- _OBJECTIVE_:
Only lines holding the string "format" are wanted; copy each one from the material.

- _RAW DATA_:

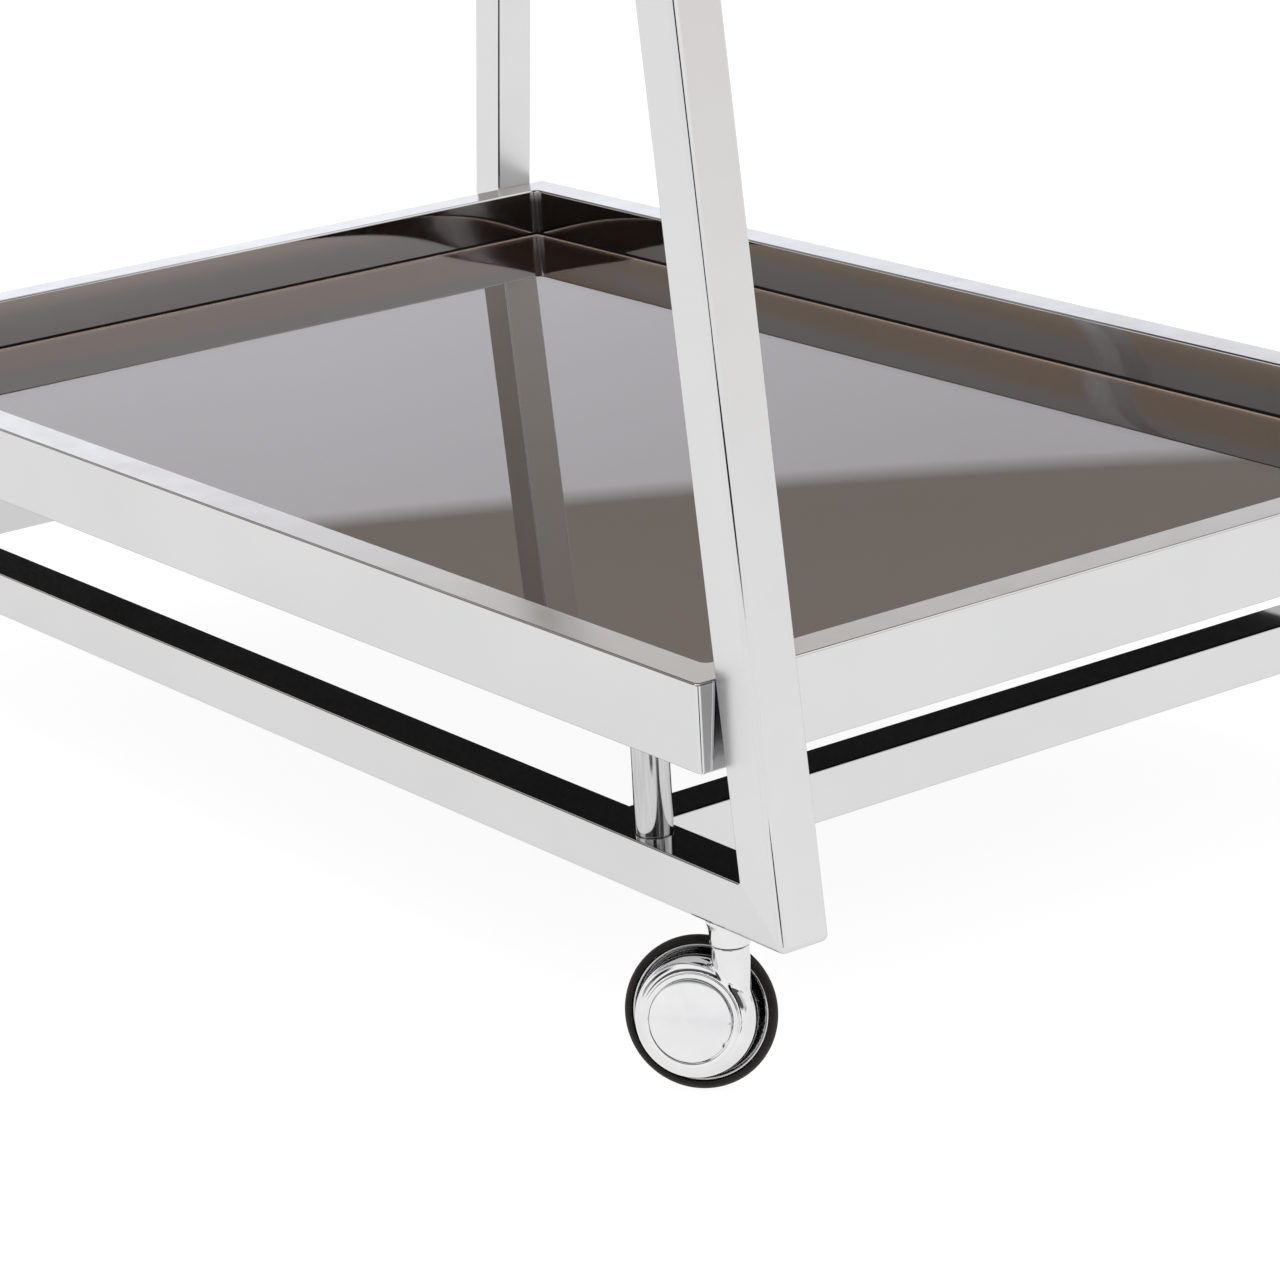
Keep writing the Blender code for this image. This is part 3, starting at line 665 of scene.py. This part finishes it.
def make_posts(steel):
    """Round posts, with a fine seam where they stand on the rail and meet the tray."""
    lip, root_inset, root_reach, steps = 0.35, 0.7, 0.25, 4  # millimetres, and facets of the lip
    for tier in TIERS:
        for place in PLACES:
            node = "{}_post_{}".format(tier, place)
            low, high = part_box(node)
            middle = (low + high) / 2
            radius = (high.y - low.y) / 2 / MM
            half = (high.z - low.z) / 2 / MM
            root = radius - root_inset
            top = [(0, half + root_reach), (root, half + root_reach), (root, half)]
            top += arc(radius - lip, half - lip, lip, lip, 90, 0, steps)
            mesh = turned(node + "_turned", top + [(r, -h) for r, h in reversed(top)])
            post = link(node + "_turned", mesh, steel, "frame", Matrix.Translation(middle))
            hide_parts(node)


# ---- trays ----------------------------------------------------------------------------------------
def rounded_rectangle(half_x, half_y, radius):
    """Points round a rectangle with rounded corners: (x, y, heading of the outward normal)."""
    points = []
    for quarter, (sx, sy) in enumerate(((1, 1), (-1, 1), (-1, -1), (1, -1))):
        for i in range(CORNER_STEPS + 1):
            turn = math.pi / 2 * (quarter + i / CORNER_STEPS)
            points.append((sx * (half_x - radius) + radius * math.cos(turn),
                           sy * (half_y - radius) + radius * math.sin(turn), turn))
    return points


def wall_tilt(z):
    """How far the tray's inner wall leans out, in radians, at z millimetres above the rim's top.

    The z of the wall is never above zero. The wall turns out more and more towards the rim's edge.
    """
    return math.radians(-1.2 + 2.2 * math.exp((z + 4.3) / 8.0))


def rim_profile(depth, glass_level):
    """The rim tube's section in millimetres: (distance out from the inner wall, height, normal's angle)."""
    width, r = RIM_WIDTH / MM, RIM_EDGE
    wall_steps, tuck = 24, 0.6

    def bend(centre_out, centre_height, start, stop):
        angles = [start + (stop - start) * i / EDGE_STEPS for i in range(EDGE_STEPS + 1)]
        return [(centre_out + r * math.cos(t), centre_height + r * math.sin(t), t) for t in angles]

    wall = []
    out = 0.0
    heights = [glass_level - (glass_level + r) * i / wall_steps for i in range(wall_steps + 1)]
    for i, z in enumerate(heights):
        if i:
            out += math.tan(wall_tilt((z + heights[i - 1]) / 2)) * (z - heights[i - 1])
        wall.append((out, z, math.pi - wall_tilt(z)))
    foot = bend(r, r - depth, math.pi, math.pi * 1.5) + bend(width - r, r - depth, -math.pi / 2, 0)
    top = bend(width - r, -r, 0, math.pi / 2) + bend(out + r, -r, math.pi / 2, math.pi - wall_tilt(-r))[:-1]
    return foot + top + wall[::-1] + [(0.0, glass_level - tuck, math.pi)]


def make_rim(tier, steel, top_finish):
    """The rim as one polished ring: crowned inner walls, soft inside corners, tight outside ones."""
    width = RIM_WIDTH / MM
    verts, normals = [], []
    profile = rim_profile((RIM_TOP[tier] - RIM_BOTTOM[tier]) / MM, (GLASS_TOP[tier] - RIM_TOP[tier]) / MM)
    for out, height, angle in profile:
        corner = INNER_CORNER + (OUTER_CORNER - INNER_CORNER) * min(max(out / width, 0.0), 1.0)
        half_x = TRAY_X[tier] - RIM_WIDTH + out * MM
        half_y = TRAY_Y - RIM_WIDTH + out * MM
        for x, y, turn in rounded_rectangle(half_x, half_y, corner):
            verts.append((x, y, RIM_TOP[tier] + height * MM))
            level = math.cos(angle)
            normals.append((level * math.cos(turn), level * math.sin(turn), math.sin(angle)))
    around = len(verts) // len(profile)
    faces = []
    for j in range(len(profile)):
        a, b = j * around, (j + 1) % len(profile) * around
        for i in range(around):
            k = (i + 1) % around
            faces.append((a + i, a + k, b + k, b + i))
    mesh = bpy.data.meshes.new(tier + "_tray_rim")
    mesh.from_pydata(verts, [], faces)
    if mesh.polygons[0].normal.dot(Vector(normals[0])) < 0:
        mesh.flip_normals()
    shade_smooth(mesh)
    for polygon in mesh.polygons:
        polygon.material_index = int(polygon.normal.z > 0.99)
    mesh.normals_split_custom_set_from_vertices(normals)
    mesh.materials.append(steel)
    mesh.materials.append(top_finish)
    rim = link(tier + "_tray_rim", mesh, steel, "frame")
    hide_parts(*("{}_rim_{}".format(tier, part) for part in (*SIDES, *ENDS)))


def tray_outline(tier, inset):
    """The tray's inner wall drawn in by an inset."""
    inside = RIM_WIDTH + inset
    return rounded_rectangle(TRAY_X[tier] - inside, TRAY_Y - inside, INNER_CORNER - inset)


def ring_of(bm, tier, inset, z):
    return [bm.verts.new((x, y, z)) for x, y, _ in tray_outline(tier, inset)]


def make_glass(tier, glass, edge):
    """A plate with a ground arris, a little smaller than its recess."""
    low, high, side = GLASS_BOTTOM[tier], GLASS_TOP[tier], GLASS_MARGIN
    section = [(side + GLASS_ARRIS, high), (side, high - GLASS_ARRIS),
               (side, low + GLASS_ARRIS), (side + GLASS_ARRIS, low)]
    bm = bmesh.new()
    rings = [ring_of(bm, tier, inset, z) for inset, z in section]
    bm.faces.new(rings[0])
    bm.faces.new(reversed(rings[3]))
    bridge(bm, rings[0], rings[1])
    for face in bridge(bm, rings[1], rings[2]):
        face.material_index = 1
    bridge(bm, rings[2], rings[3])
    mesh = finish_bmesh(bm, tier + "_tray_glass")
    mesh.materials.append(glass)
    mesh.materials.append(edge)
    mesh.set_sharp_from_angle(angle=math.radians(30))
    plate = link(tier + "_tray_glass", mesh, glass, "frame")
    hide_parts(tier + "_glass")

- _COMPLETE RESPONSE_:
            node = "{}_post_{}".format(tier, place)
    hide_parts(*("{}_rim_{}".format(tier, part) for part in (*SIDES, *ENDS)))